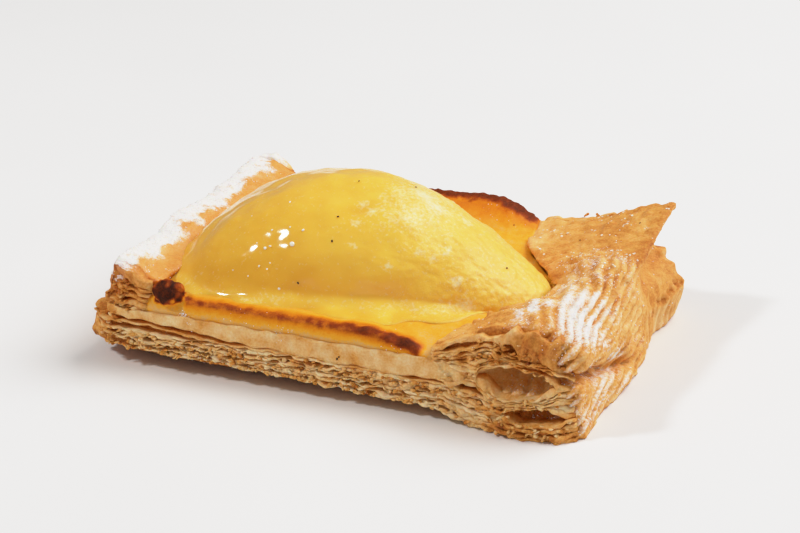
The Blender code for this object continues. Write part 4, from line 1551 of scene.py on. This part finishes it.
@dataclass
class Toppings:
    """Icing sugar clumps, sugar crystals, beads of glaze and dark specks.

    Attributes:
        crust: the dressed crust, which the sugar lies on.
        pear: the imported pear, which beads lie on.
        solids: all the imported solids, which flecks and specks lie on.
        camera: the camera, which places what the picture shows.
        clump_count: how many clumps of icing sugar lie on the crust.
        crystal_count: how many sugar crystals lie on the flap.
        flecks: drifts of fine sugar, each a pixel, its spread in pixels and a count.
        specks: the dark specks, as pixels.
        beads: the beads of glaze, as a pixel and a radius in millimetres.
    """

    crust: Crust
    pear: Solid
    solids: tuple[Solid, ...]
    camera: StudioCamera
    clump_count: int = 6500
    crystal_count: int = 170
    flecks: tuple[tuple[float, float, float, int], ...] = (
        (183.0, 315.0, 4.0, 60),
        (190.0, 322.0, 4.0, 20),
        (280.0, 334.0, 10.0, 30),
        (195.0, 349.0, 16.0, 40),
        (160.0, 347.0, 8.0, 20),
        (245.0, 325.0, 26.0, 20),
        (392.0, 343.0, 14.0, 20),
        (500.0, 205.0, 24.0, 50),
        (555.0, 352.0, 14.0, 20),
        (480.0, 352.0, 16.0, 20),
        (180.0, 270.0, 10.0, 50),
    )
    specks: tuple[tuple[float, float], ...] = (
        (394.0, 198.0),
        (338.0, 216.5),
        (332.0, 241.0),
        (507.0, 268.0),
        (416.0, 187.0),
        (298.0, 283.0),
        (359.0, 181.0),
        (339.0, 357.0),
        (337.0, 359.0),
        (509.0, 381.0),
        (514.0, 225.0),
        (580.0, 240.0),
        (640.0, 223.0),
    )
    beads: tuple[tuple[float, float, float], ...] = (
        (292.0, 244.0, 0.75),
        (303.0, 230.0, 0.36),
        (290.0, 227.0, 0.26),
        (272.0, 230.0, 0.28),
        (265.0, 248.0, 0.42),
        (270.0, 246.0, 0.30),
        (259.0, 266.0, 0.26),
        (270.0, 263.0, 0.24),
        (267.0, 269.0, 0.26),
        (279.0, 289.0, 0.42),
        (284.0, 295.0, 0.45),
        (287.0, 299.0, 0.40),
        (230.0, 293.0, 0.30),
        (248.0, 276.0, 0.22),
        (233.0, 270.0, 0.22),
        (257.0, 243.0, 0.24),
        (252.0, 216.0, 0.24),
        (290.0, 202.0, 0.28),
    )

    def on_skin(self, spot: tuple[Vector, Vector], sizes: Sequence[float], draw: random.Random) -> Matrix:
        """Where a grain lies that is pressed lightly into a surface.

        Args:
            spot: its place and the surface's normal there.
            sizes: its half sizes, in millimetres.
            draw: the draws that turn it about the normal.

        Returns:
            Where it goes, with its turn and its sizes.
        """
        place, normal = spot
        stand = normal.to_track_quat("Z", "Y").to_matrix().to_4x4()
        spin = Matrix.Rotation(draw.uniform(0.0, math.tau), 4, "Z")
        return Matrix.Translation(place) @ stand @ spin @ Matrix.Diagonal((*sizes, 1.0))

    def clumps(self, sugar: bpy.types.Material) -> bpy.types.Object:
        """Clumps of icing sugar where it lies thick."""
        draw = Seed.CLUMPS.draw()
        places = []
        while len(places) < self.clump_count:
            place, normal = draw.choice(self.crust.spots)
            thick = self.crust.sugar(place, normal) + 0.35 * grain(place, 1.6, 61.0)
            if draw.random() > thick - 0.25:
                continue
            size = 0.07 + 0.17 * draw.random() ** 2
            jitter = Vector((draw.gauss(0.0, 0.2), draw.gauss(0.0, 0.2), 0.0))
            sizes = (size, size * draw.uniform(0.7, 1.2), size * 0.6)
            places.append(self.on_skin((place + jitter, normal), sizes, draw))
        for across, down, spread, count in self.flecks:
            for _ in range(count):
                pixel = (draw.gauss(across, 0.5 * spread), draw.gauss(down, 0.4 * spread))
                if found := self.camera.find_first(self.solids, pixel):
                    size = draw.uniform(0.06, 0.15)
                    sizes = (size, size * draw.uniform(0.6, 1.2), size * 0.6)
                    places.append(self.on_skin(found, sizes, draw))
        return Piece("icing_sugar_clumps", Slot.SUGAR).make(scatter(lump(), places), sugar)

    def crystals(self, clear: bpy.types.Material) -> bpy.types.Object:
        """Sugar crystals on the tan flap at the right."""
        draw = Seed.CRYSTALS.draw()
        places = []
        cube = bmesh.new()
        bmesh.ops.create_cube(cube, size=1.0)
        while len(places) < self.crystal_count:
            place, normal = draw.choice(self.crust.spots)
            on_flap = place.x > 24.0 and place.z > 17.0 and normal.z > 0.55 and place.y > -30.0
            if not on_flap or grain(place, 9.0, 62.0) < -0.1:
                continue
            size = draw.uniform(0.25, 0.62)
            sizes = (size, size * draw.uniform(0.6, 1.0), size * draw.uniform(0.5, 0.9))
            places.append(self.on_skin((place, normal), sizes, draw))
        return Piece("sugar_crystals", Slot.CRYSTALS).make(scatter(cube, places), clear, smooth=False)

    def glaze_beads(self, clear: bpy.types.Material) -> bpy.types.Object:
        """Bright beads of glaze on the pear's wide end."""
        draw = Seed.BEADS.draw()
        places = []
        for across, down, radius in self.beads:
            if found := self.camera.find(self.pear, (across, down)):
                sizes = (radius * draw.uniform(0.9, 1.2), radius * draw.uniform(0.8, 1.0), radius * 0.45)
                places.append(self.on_skin(found, sizes, draw))
        return Piece("glaze_beads", Slot.GLAZE).make(scatter(lump(2), places), clear)

    def dark_specks(self, dark: bpy.types.Material) -> bpy.types.Object:
        """Dark specks on the pear, the custard and the crust."""
        draw = Seed.SPECKS.draw()
        places = []
        for pixel in self.specks:
            if found := self.camera.find_first(self.solids, pixel):
                size = draw.uniform(0.16, 0.30)
                places.append(self.on_skin(found, (size, size * 1.4, size * 0.6), draw))
        return Piece("dark_specks", Slot.BURNT).make(scatter(lump(), places), dark)


# The studio


@dataclass(frozen=True)
class Lamp:
    """One soft lamp.

    Attributes:
        name: what it is.
        direction: where it stands, seen from the tart.
        distance: how far away it is, in metres.
        size: its width, in metres.
        power: its power, in watts.
    """

    name: str
    direction: tuple[float, float, float]
    distance: float
    size: float
    power: float

    def build(self) -> None:
        """Makes the lamp and turns it to the tart."""
        light = bpy.data.lights.new(self.name, "AREA")
        light.energy = self.power
        light.size = self.size
        direction = Vector(self.direction).normalized()
        turn = direction.to_track_quat("Z", "Y").to_matrix().to_4x4()
        made = add_object(self.name, light)
        made.matrix_world = Matrix.Translation(direction * self.distance) @ turn


@dataclass(frozen=True)
class Studio:
    """The pale table, the lamps and the white room around them.

    Attributes:
        table: the table's finish.
        table_width: how wide the table is, in metres.
        room_level: how bright the room is.
        lamps: the lamps.
        shoulder: the tone curve, as light in and light out.
        shoulder_end: where the curve ends.
    """

    table: PlainFinish = PlainFinish("matt white table", "#f1efed", "#efedeb", 90.0, 0.7, 0.2)
    table_width: float = 6.0
    room_level: float = 0.25
    lamps: tuple[Lamp, ...] = (
        Lamp("key lamp", (-0.50, -0.42, 0.75), 1.2, 0.13, 5.5),
        Lamp("side panel", (0.62, 0.42, 0.90), 1.25, 0.95, 16.0),
    )
    shoulder: tuple[tuple[float, float], ...] = (
        (0.3, 0.3),
        (0.55, 0.55),
        (0.75, 0.72),
        (0.9, 0.81),
        (1.1, 0.875),
        (1.5, 0.94),
    )
    shoulder_end: tuple[float, float] = (3.0, 1.0)

    def expose(self) -> None:
        """Gives the picture a soft shoulder, so that the white table doesn't burn out."""
        view = bpy.context.scene.view_settings
        view.view_transform = "Standard"
        view.use_curve_mapping = True
        mapping = view.curve_mapping
        mapping.clip_max_x = self.shoulder_end[0]
        tone = mapping.curves[3]
        tone.points[-1].location = self.shoulder_end
        for place in self.shoulder:
            tone.points.new(*place)
        mapping.update()

    def build(self) -> None:
        """Makes the studio."""
        world = bpy.data.worlds.new("white room")
        world.use_nodes = True
        background = world.node_tree.nodes["Background"]
        background.inputs["Color"].default_value = (1.0, 1.0, 1.0, 1.0)
        background.inputs["Strength"].default_value = self.room_level
        bpy.context.scene.world = world
        self.expose()
        for lamp in self.lamps:
            lamp.build()
        mesh_builder = bmesh.new()
        bmesh.ops.create_grid(mesh_builder, x_segments=1, y_segments=1, size=self.table_width / 2.0)
        mesh = bpy.data.meshes.new("table")
        mesh_builder.to_mesh(mesh)
        mesh_builder.free()
        mesh.materials.append(self.table.build())
        add_object("table", mesh)


# The gaps between the leaves that the picture shows, and some of their kind on the far side

NEAR_PARTINGS = (
    Parting((-57.5, 12.6), (-21.0, 9.9), 0.9, 2.2),
    Parting((-54.5, 10.4), (-31.5, 9.3), 0.9, 2.0),
    Parting((-19.5, 9.8), (-11.5, 9.3), 0.7, 1.6),
    Parting((-11.0, 9.3), (-1.5, 9.2), 1.0, 2.0),
    Parting((15.5, 9.6), (28.8, 10.9), 0.8, 1.8),
    Parting((35.6, 12.6), (55.2, 12.6), 7.6, 7.5),
    Parting((30.0, 10.6), (38.5, 8.6), 1.3, 2.6),
    Parting((42.5, 4.6), (57.6, 6.9), 4.0, 4.6),
    Parting((26.0, 18.8), (36.0, 21.8), 0.9, 2.0),
    Parting((35.7, 22.7), (44.5, 25.5), 0.8, 2.0),
    Parting((-66.0, 17.5), (-56.5, 18.3), 0.6, 1.8),
)
FAR_PARTINGS = (
    Parting((-52.0, 10.8), (-24.0, 9.0), 1.0, 2.4),
    Parting((-12.0, 8.6), (8.0, 9.6), 0.9, 2.0),
    Parting((12.0, 12.2), (26.0, 11.0), 0.8, 2.0),
    Parting((30.0, 6.5), (44.0, 7.5), 2.2, 4.0),
)


def main() -> None:
    """Builds the tart and its studio."""
    logging.basicConfig(level=logging.INFO, format="%(name)s %(message)s")
    camera = StudioCamera()
    camera.build()
    pastry_solid = Solid("puff_pastry")
    custard_solid = Solid("custard_bed")
    pear_solid = Solid("pear_half")
    pastry = BakedPastry().build()
    crust = Crust(pastry_solid, pear_solid, custard_solid, camera)
    crust.build(pastry)
    near = CutSide(Side.NEAR, pastry_solid, -43.0, crust.near_wall, NEAR_PARTINGS, flake_count=900)
    far = CutSide(Side.FAR, pastry_solid, 44.3, crust.far_wall, FAR_PARTINGS, flake_count=700)
    for side in (near, far):
        side.build(pastry)
        side.flakes(pastry)
    Custard(custard_solid, pear_solid).build(BakedCustard().build())
    Pear(pear_solid, camera).build(GlazedPear().build())
    toppings = Toppings(crust, pear_solid, (pastry_solid, custard_solid, pear_solid), camera)
    toppings.clumps(PlainFinish("icing sugar", "#ffffff", "#f4ede6", 1.0, 0.95, 0.2).build())
    toppings.crystals(PlainFinish("sugar crystals", "#fffaf0", "#f7e6c8", 0.8, 0.12, 0.6).build())
    toppings.glaze_beads(PlainFinish("beads of apricot glaze", "#fffdf4", "#fbeecb", 0.6, 0.08, 0.7).build())
    toppings.dark_specks(PlainFinish("dark specks", "#3a2412", "#1c0f08", 0.5, 0.6, 0.3).build())
    Studio().build()


if __name__ == "__main__":
    main()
-=-=-=-=-
Prompt
Write out a verbatim copy of the data, beginning with its first line and ending with the line that contains "and dark specks.".

Finished exercise
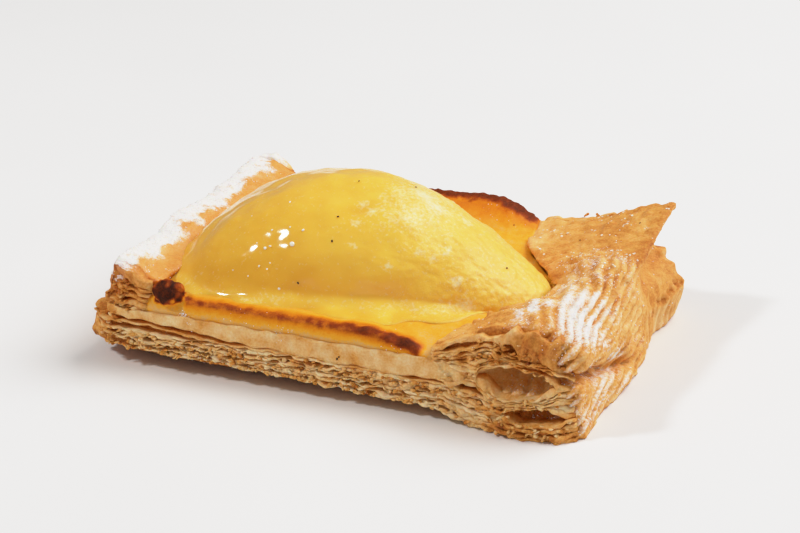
The Blender code for this object continues. Write part 4, from line 1551 of scene.py on. This part finishes it.
@dataclass
class Toppings:
    """Icing sugar clumps, sugar crystals, beads of glaze and dark specks.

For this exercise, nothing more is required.